Ramana, India is a classic case of the problems with labels. Prior to 1949,the term Indian applied to anyone from the sub continent or any body descended from them.Fiji Indians, for example, now quite a large group in Australia because of Fiji's troubles.

With partition, and ignoring the very peculiar English use of the term, we had Pakistanis and then Bangladeshis. So we have to watch the use of the labels - they have different validity depending on the period.

As I said in a comment to Neil,my interest lay in the sometimes unseen ways labels affect us. The broader point you raise also goes back to an earlier conversation, the integration of different groups and the relationship of that to institutional structures.
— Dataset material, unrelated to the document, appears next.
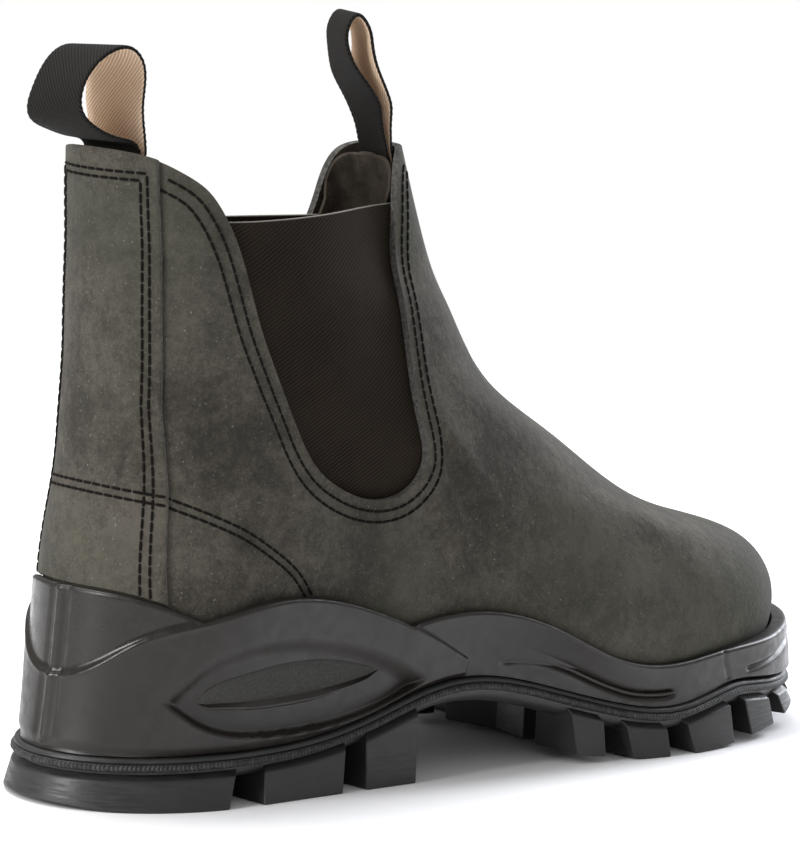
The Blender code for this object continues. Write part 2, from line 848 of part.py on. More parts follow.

Thinking about it,and I stand to be corrected by those whose knowledge of Asian history is better than mine, the only global empire that I can think of that really integrated very different peoples over an extended period was the Roman Empire.

Ramana Rajgopaul said...

Ah, but they ruled with the sword and did not last very long did they? The same with all other empires, including the greatest of them all, the British!

On the other hand, religions have done a better job of it, have they not?

Jim Belshaw said...

That's an interesting one, Ramana. Visiting Britian for the first time I was struck by the similarities between the inscriptions in St Paul's (British Empire)and Bath (Roman Empire).

It's true that the Roman Empire was established by force, but that's not the end of the story.

The Roman Republic lasted some 500 years, although its territory was limited for much of the period. Depending on the start date you use, the Imperial period lasted from c27BC to 476 in the West, 1453in the East. See http://belshaw.blogspot.com/2008/03/saturday-morning-musings-elizabeth.html for my comments on the east.

In the West there were various successor claims, including the Roman Catholic Church and the Holy Roman Empire. Described as neither holy nor Roman, this finally became the Austro-Hungarian Empire collapsing in 1918.

I think that you can argue that religious traditions have great longevity, but the length of Rome was not to be sneezed at.

When I studied the history of the Roman Empire, we focused on the west and on military and institutional factors. There was less focus on the way the Empire operated as an entity from the viewpoint of the ordinary citizen or subject.

The British Empire. Ah, that's another story!